GIVEN PROBLEM: Your task is to give the data again, exactly, with every line intact.

Dataset rows:
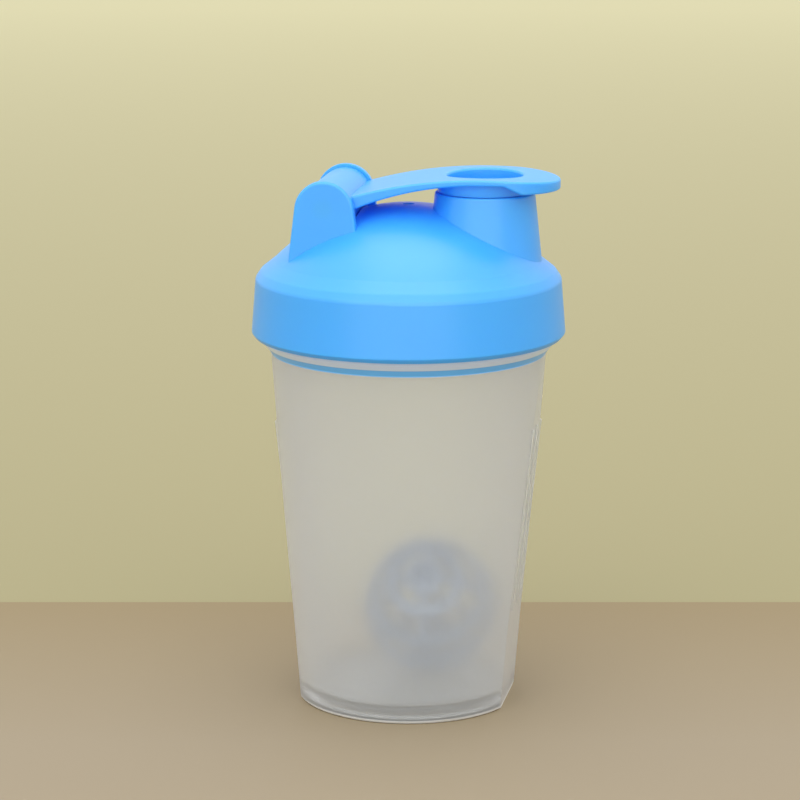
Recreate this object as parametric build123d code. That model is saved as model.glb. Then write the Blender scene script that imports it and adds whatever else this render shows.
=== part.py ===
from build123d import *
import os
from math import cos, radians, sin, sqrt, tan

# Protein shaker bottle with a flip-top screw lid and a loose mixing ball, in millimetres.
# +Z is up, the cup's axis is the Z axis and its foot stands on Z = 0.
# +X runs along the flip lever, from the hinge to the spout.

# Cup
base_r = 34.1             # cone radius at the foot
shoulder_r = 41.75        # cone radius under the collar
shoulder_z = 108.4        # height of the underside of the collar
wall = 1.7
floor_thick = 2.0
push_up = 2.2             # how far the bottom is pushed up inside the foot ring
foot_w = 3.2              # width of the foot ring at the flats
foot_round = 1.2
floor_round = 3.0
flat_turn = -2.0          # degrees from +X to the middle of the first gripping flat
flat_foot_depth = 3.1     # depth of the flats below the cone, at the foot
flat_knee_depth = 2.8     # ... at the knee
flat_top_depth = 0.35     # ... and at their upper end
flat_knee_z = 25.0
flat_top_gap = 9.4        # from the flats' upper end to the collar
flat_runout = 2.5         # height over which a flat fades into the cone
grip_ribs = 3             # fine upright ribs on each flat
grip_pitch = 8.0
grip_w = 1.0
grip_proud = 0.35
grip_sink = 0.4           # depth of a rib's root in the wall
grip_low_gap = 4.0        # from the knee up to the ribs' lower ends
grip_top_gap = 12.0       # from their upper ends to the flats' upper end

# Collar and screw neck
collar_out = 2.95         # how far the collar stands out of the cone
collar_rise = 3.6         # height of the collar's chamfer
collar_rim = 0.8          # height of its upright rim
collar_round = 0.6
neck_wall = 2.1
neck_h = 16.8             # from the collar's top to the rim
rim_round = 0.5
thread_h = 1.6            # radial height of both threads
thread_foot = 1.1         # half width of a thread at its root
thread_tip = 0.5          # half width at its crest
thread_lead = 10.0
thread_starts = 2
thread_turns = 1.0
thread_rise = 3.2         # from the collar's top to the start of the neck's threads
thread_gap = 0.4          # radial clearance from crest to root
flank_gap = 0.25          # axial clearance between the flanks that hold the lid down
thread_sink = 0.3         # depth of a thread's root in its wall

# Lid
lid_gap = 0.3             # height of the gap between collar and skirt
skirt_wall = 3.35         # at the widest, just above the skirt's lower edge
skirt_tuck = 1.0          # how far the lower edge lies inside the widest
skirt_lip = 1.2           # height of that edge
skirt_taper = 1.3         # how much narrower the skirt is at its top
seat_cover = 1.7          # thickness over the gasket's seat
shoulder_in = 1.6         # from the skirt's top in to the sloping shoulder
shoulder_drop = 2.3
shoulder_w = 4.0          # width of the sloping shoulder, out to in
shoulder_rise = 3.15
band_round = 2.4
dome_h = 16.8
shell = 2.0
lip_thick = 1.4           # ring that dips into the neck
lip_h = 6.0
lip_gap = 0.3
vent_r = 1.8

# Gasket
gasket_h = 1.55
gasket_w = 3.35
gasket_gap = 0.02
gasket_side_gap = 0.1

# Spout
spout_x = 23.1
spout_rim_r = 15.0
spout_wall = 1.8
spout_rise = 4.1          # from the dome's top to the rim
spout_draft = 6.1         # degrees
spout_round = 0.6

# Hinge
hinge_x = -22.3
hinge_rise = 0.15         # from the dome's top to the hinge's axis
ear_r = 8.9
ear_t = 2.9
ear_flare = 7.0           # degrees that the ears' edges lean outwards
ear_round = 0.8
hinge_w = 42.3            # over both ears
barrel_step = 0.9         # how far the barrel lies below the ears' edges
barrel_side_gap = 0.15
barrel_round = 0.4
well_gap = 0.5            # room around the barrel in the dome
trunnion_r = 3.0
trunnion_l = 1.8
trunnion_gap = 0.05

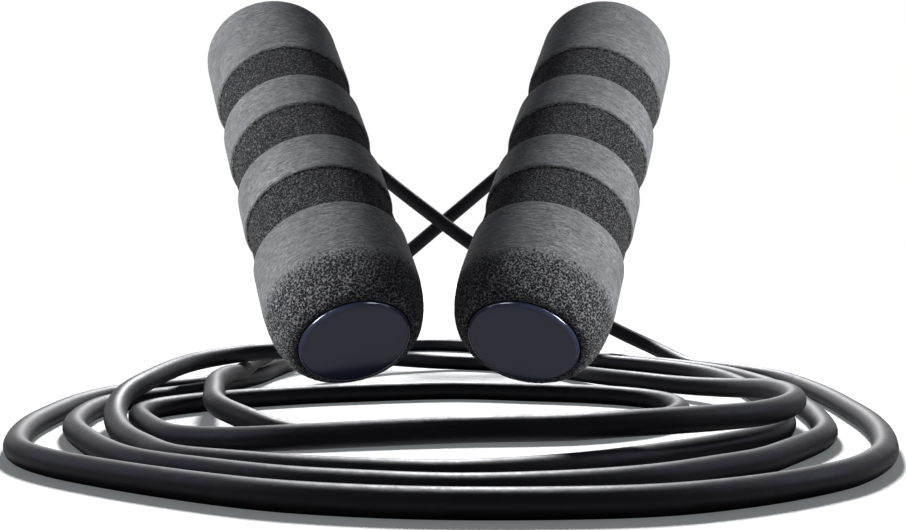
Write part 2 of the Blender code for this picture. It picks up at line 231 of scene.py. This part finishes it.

TASK ANSWER:
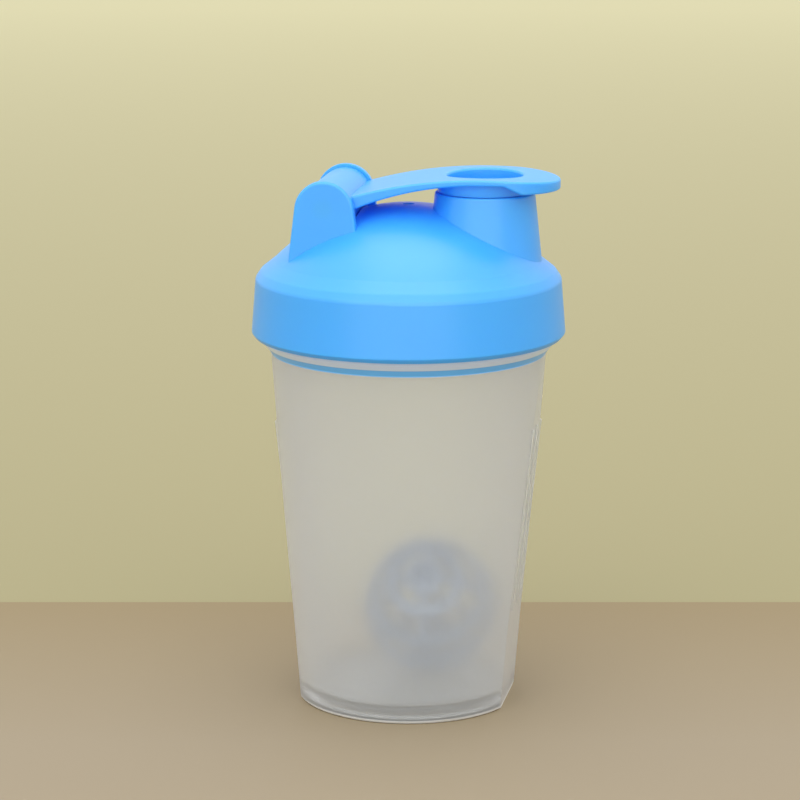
Recreate this object as parametric build123d code. That model is saved as model.glb. Then write the Blender scene script that imports it and adds whatever else this render shows.
=== part.py ===
from build123d import *
import os
from math import cos, radians, sin, sqrt, tan

# Protein shaker bottle with a flip-top screw lid and a loose mixing ball, in millimetres.
# +Z is up, the cup's axis is the Z axis and its foot stands on Z = 0.
# +X runs along the flip lever, from the hinge to the spout.

# Cup
base_r = 34.1             # cone radius at the foot
shoulder_r = 41.75        # cone radius under the collar
shoulder_z = 108.4        # height of the underside of the collar
wall = 1.7
floor_thick = 2.0
push_up = 2.2             # how far the bottom is pushed up inside the foot ring
foot_w = 3.2              # width of the foot ring at the flats
foot_round = 1.2
floor_round = 3.0
flat_turn = -2.0          # degrees from +X to the middle of the first gripping flat
flat_foot_depth = 3.1     # depth of the flats below the cone, at the foot
flat_knee_depth = 2.8     # ... at the knee
flat_top_depth = 0.35     # ... and at their upper end
flat_knee_z = 25.0
flat_top_gap = 9.4        # from the flats' upper end to the collar
flat_runout = 2.5         # height over which a flat fades into the cone
grip_ribs = 3             # fine upright ribs on each flat
grip_pitch = 8.0
grip_w = 1.0
grip_proud = 0.35
grip_sink = 0.4           # depth of a rib's root in the wall
grip_low_gap = 4.0        # from the knee up to the ribs' lower ends
grip_top_gap = 12.0       # from their upper ends to the flats' upper end

# Collar and screw neck
collar_out = 2.95         # how far the collar stands out of the cone
collar_rise = 3.6         # height of the collar's chamfer
collar_rim = 0.8          # height of its upright rim
collar_round = 0.6
neck_wall = 2.1
neck_h = 16.8             # from the collar's top to the rim
rim_round = 0.5
thread_h = 1.6            # radial height of both threads
thread_foot = 1.1         # half width of a thread at its root
thread_tip = 0.5          # half width at its crest
thread_lead = 10.0
thread_starts = 2
thread_turns = 1.0
thread_rise = 3.2         # from the collar's top to the start of the neck's threads
thread_gap = 0.4          # radial clearance from crest to root
flank_gap = 0.25          # axial clearance between the flanks that hold the lid down
thread_sink = 0.3         # depth of a thread's root in its wall

# Lid
lid_gap = 0.3             # height of the gap between collar and skirt
skirt_wall = 3.35         # at the widest, just above the skirt's lower edge
skirt_tuck = 1.0          # how far the lower edge lies inside the widest
skirt_lip = 1.2           # height of that edge
skirt_taper = 1.3         # how much narrower the skirt is at its top
seat_cover = 1.7          # thickness over the gasket's seat
shoulder_in = 1.6         # from the skirt's top in to the sloping shoulder
shoulder_drop = 2.3
shoulder_w = 4.0          # width of the sloping shoulder, out to in
shoulder_rise = 3.15
band_round = 2.4
dome_h = 16.8
shell = 2.0
lip_thick = 1.4           # ring that dips into the neck
lip_h = 6.0
lip_gap = 0.3
vent_r = 1.8

# Gasket
gasket_h = 1.55
gasket_w = 3.35
gasket_gap = 0.02
gasket_side_gap = 0.1

# Spout
spout_x = 23.1
spout_rim_r = 15.0
spout_wall = 1.8
spout_rise = 4.1          # from the dome's top to the rim
spout_draft = 6.1         # degrees
spout_round = 0.6

# Hinge
hinge_x = -22.3
hinge_rise = 0.15         # from the dome's top to the hinge's axis
ear_r = 8.9
ear_t = 2.9
ear_flare = 7.0           # degrees that the ears' edges lean outwards
ear_round = 0.8
hinge_w = 42.3            # over both ears
barrel_step = 0.9         # how far the barrel lies below the ears' edges
barrel_side_gap = 0.15
barrel_round = 0.4
well_gap = 0.5            # room around the barrel in the dome
trunnion_r = 3.0
trunnion_l = 1.8
trunnion_gap = 0.05

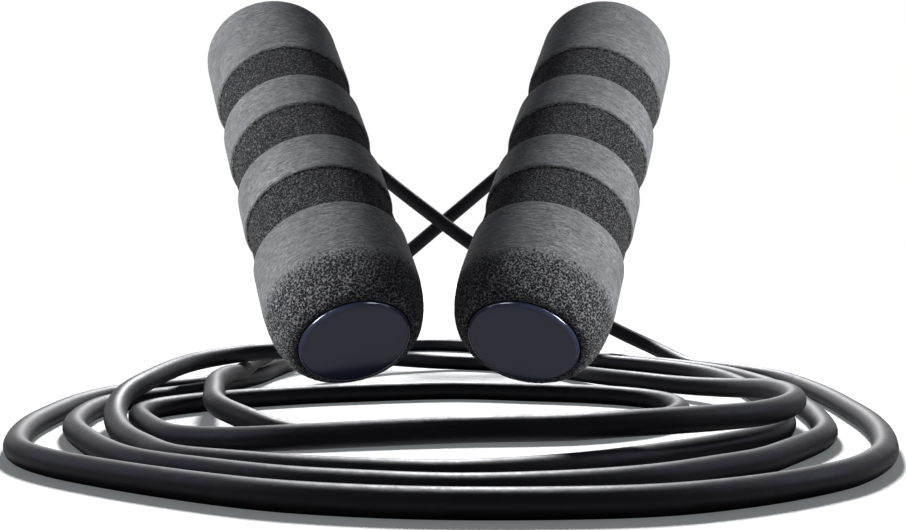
Write part 2 of the Blender code for this picture. It picks up at line 231 of scene.py. This part finishes it.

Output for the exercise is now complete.